L'utilisation des nouvelles technologies par La Poste a progressé. Je souhaite que ce mouvement s'accélère. En combinant une offre financière, logistique et de courrier, la Poste dispose d'atouts incontestables pour se positionner sur le marché du commerce électronique. C'est également en pariant sur la société d'information que La Poste pourra encore mieux répondre aux attentes des entreprises, qui sont ses principaux clients, par exemple dans le domaine de la vente par correspondance.
Le développement international de La Poste est une priorité. Je le soutiens sans réserve car c'est aujourd'hui une condition indispensable pour la réussite de l'entreprise, y compris sur son marché domestique.
Le développement est aujourd'hui bien engagé dans l'express international comme dans la messagerie, avec la prise de position récente sur le marché allemand et les partenaires avec certaines postes européennes.
Il faudra aller plus loin. La Poste doit trouver 5 à 7 Mds de F pour affermir ses positions face à la concurrence et trouver sa place. Grâce aux efforts entrepris, la Poste a retrouvé les moyens de financer elle-même cette ambition. Nous devons tous nous en féliciter.
Derrière le discours de certains, je sens la tentation d'une poste à deux vitesses avec des prix différents selon les catégories de clientèle. Je le dis avec fermeté, ce n'est pas -ce ne sera pas- le projet du Gouvernement.
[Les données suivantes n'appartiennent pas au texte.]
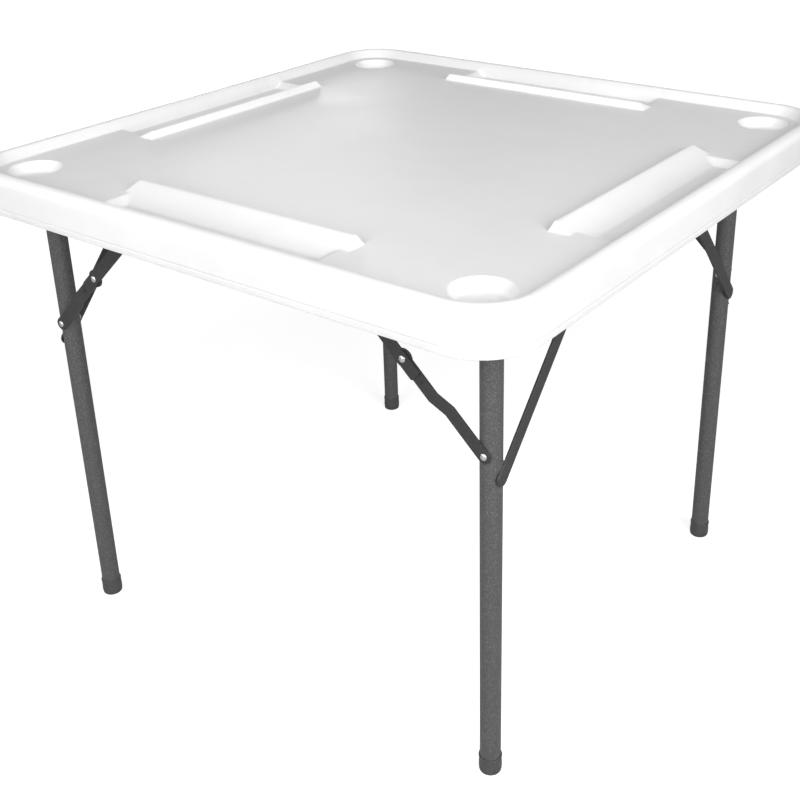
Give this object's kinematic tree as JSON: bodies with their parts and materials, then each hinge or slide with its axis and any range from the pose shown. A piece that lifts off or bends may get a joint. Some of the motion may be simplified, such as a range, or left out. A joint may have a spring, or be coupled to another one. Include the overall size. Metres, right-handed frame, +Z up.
{
  "type": "folding card table",
  "caption": "Square folding card table: moulded white top with raised rim, corner cup wells and side tile racks, on steel tube legs that fold flat.",
  "frame": {"origin": "on the floor, under the centre of the square top", "axes": "+Z up; +X from the outer leg frame towards the inner one, along the sides that carry the folding braces; +Y along the crossbars"},
  "size_m": [0.914, 0.914, 0.737],
  "materials": {
    "moulded_top": "white moulded polyethylene, fine satin grain",
    "powder_coated_steel": "charcoal hammertone powder coat on steel",
    "zinc_rivet": "bright zinc-plated steel",
    "dark_plastic": "dark grey moulded plastic"
  },
  "bodies": {
    "tabletop_body": {"tabletop": "moulded_top", "mounting_screws": "zinc_rivet", "hanger_rivets": "zinc_rivet", "pivot_bracket_near": "powder_coated_steel", "brace_hanger_near": "powder_coated_steel", "pivot_bracket_right": "powder_coated_steel", "brace_hanger_right": "powder_coated_steel", "pivot_bracket_left": "powder_coated_steel", "brace_hanger_left": "powder_coated_steel", "pivot_bracket_far": "powder_coated_steel", "brace_hanger_far": "powder_coated_steel"},
    "inner_frame": {"crossbar_inner": "powder_coated_steel", "crossbar_plugs_inner": "dark_plastic", "leg_rivets_inner": "zinc_rivet", "leg_near": "powder_coated_steel", "foot_cap_near": "dark_plastic", "strut_near": "powder_coated_steel", "leg_right": "powder_coated_steel", "foot_cap_right": "dark_plastic", "strut_right": "powder_coated_steel"},
    "outer_frame": {"crossbar_outer": "powder_coated_steel", "crossbar_plugs_outer": "dark_plastic", "leg_rivets_outer": "zinc_rivet", "leg_left": "powder_coated_steel", "foot_cap_left": "dark_plastic", "strut_left": "powder_coated_steel", "leg_far": "powder_coated_steel", "foot_cap_far": "dark_plastic", "strut_far": "powder_coated_steel"},
    "link_near": {"brace_link_near": "powder_coated_steel", "knee_rivet_near": "zinc_rivet"},
    "arm_near": {"brace_arm_near": "powder_coated_steel", "arm_rivet_near": "zinc_rivet"},
    "link_right": {"brace_link_right": "powder_coated_steel", "knee_rivet_right": "zinc_rivet"},
    "arm_right": {"brace_arm_right": "powder_coated_steel", "arm_rivet_right": "zinc_rivet"},
    "link_left": {"brace_link_left": "powder_coated_steel", "knee_rivet_left": "zinc_rivet"},
    "arm_left": {"brace_arm_left": "powder_coated_steel", "arm_rivet_left": "zinc_rivet"},
    "link_far": {"brace_link_far": "powder_coated_steel", "knee_rivet_far": "zinc_rivet"},
    "arm_far": {"brace_arm_far": "powder_coated_steel", "arm_rivet_far": "zinc_rivet"}
  },
  "joints": [
    {"name": "inner_frame_fold", "type": "hinge", "parent": "tabletop_body", "child": "inner_frame", "pos_m": [0.355, 0, 0.6865], "axis": [0, 1, 0], "range_deg": [0, 90]},
    {"name": "outer_frame_fold", "type": "hinge", "parent": "tabletop_body", "child": "outer_frame", "pos_m": [-0.36, 0, 0.684], "axis": [0, -1, 0], "range_deg": [0, 90]},
    {"name": "link_near_swing", "type": "hinge", "parent": "tabletop_body", "child": "link_near", "pos_m": [0.149, -0.3502, 0.686], "axis": [0, 1, 0], "range_deg": [0, 134.42]},
    {"name": "knee_near_fold", "type": "hinge", "parent": "link_near", "child": "arm_near", "pos_m": [0.24762, -0.3502, 0.59336], "axis": [0, 1, 0], "range_deg": [-180, 0]},
    {"name": "link_right_swing", "type": "hinge", "parent": "tabletop_body", "child": "link_right", "pos_m": [0.149, 0.3502, 0.686], "axis": [0, 1, 0], "range_deg": [0, 134.42]},
    {"name": "knee_right_fold", "type": "hinge", "parent": "link_right", "child": "arm_right", "pos_m": [0.24762, 0.3502, 0.59336], "axis": [0, 1, 0], "range_deg": [-180, 0]},
    {"name": "link_left_swing", "type": "hinge", "parent": "tabletop_body", "child": "link_left", "pos_m": [-0.154, -0.3962, 0.6835], "axis": [0, -1, 0], "range_deg": [0, 134.42]},
    {"name": "knee_left_fold", "type": "hinge", "parent": "link_left", "child": "arm_left", "pos_m": [-0.25262, -0.3962, 0.59086], "axis": [0, -1, 0], "range_deg": [-180, 0]},
    {"name": "link_far_swing", "type": "hinge", "parent": "tabletop_body", "child": "link_far", "pos_m": [-0.154, 0.3962, 0.6835], "axis": [0, -1, 0], "range_deg": [0, 134.42]},
    {"name": "knee_far_fold", "type": "hinge", "parent": "link_far", "child": "arm_far", "pos_m": [-0.25262, 0.3962, 0.59086], "axis": [0, -1, 0], "range_deg": [-180, 0]}
  ],
  "couplings": [
    {"joint": "link_near_swing", "follows": "inner_frame_fold", "ratio": 1.4934},
    {"joint": "knee_near_fold", "follows": "inner_frame_fold", "ratio": -2},
    {"joint": "link_right_swing", "follows": "inner_frame_fold", "ratio": 1.4934},
    {"joint": "knee_right_fold", "follows": "inner_frame_fold", "ratio": -2},
    {"joint": "link_left_swing", "follows": "outer_frame_fold", "ratio": 1.4934},
    {"joint": "knee_left_fold", "follows": "outer_frame_fold", "ratio": -2},
    {"joint": "link_far_swing", "follows": "outer_frame_fold", "ratio": 1.4934},
    {"joint": "knee_far_fold", "follows": "outer_frame_fold", "ratio": -2}
  ]
}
Au contraire, le Gouvernement soutient la modernisation des services publics. Les Commissions départementales de la présence postale territoriale, mises en place en 1998, seront le lieu de cette modernisation. Là encore, le Gouvernement a fait le choix d'une méthode, celle de la concertation et du partenariat.
J'ai confiance dans la capacité qu'aura La Poste de trouver un nouvel élan. Dans les mois à venir, va s'engager une partie difficile avec nos partenaires européens. Beaucoup ne partagent pas nos opinions sur le service réservé et le service universel. Je suis pourtant convaincu que nous pouvons rassembler beaucoup de membres de l'Union derrière une telle conception qui assurera à la Poste son rôle de service public, son esprit d'entreprise, son envergure internationale et ses succès économiques futurs.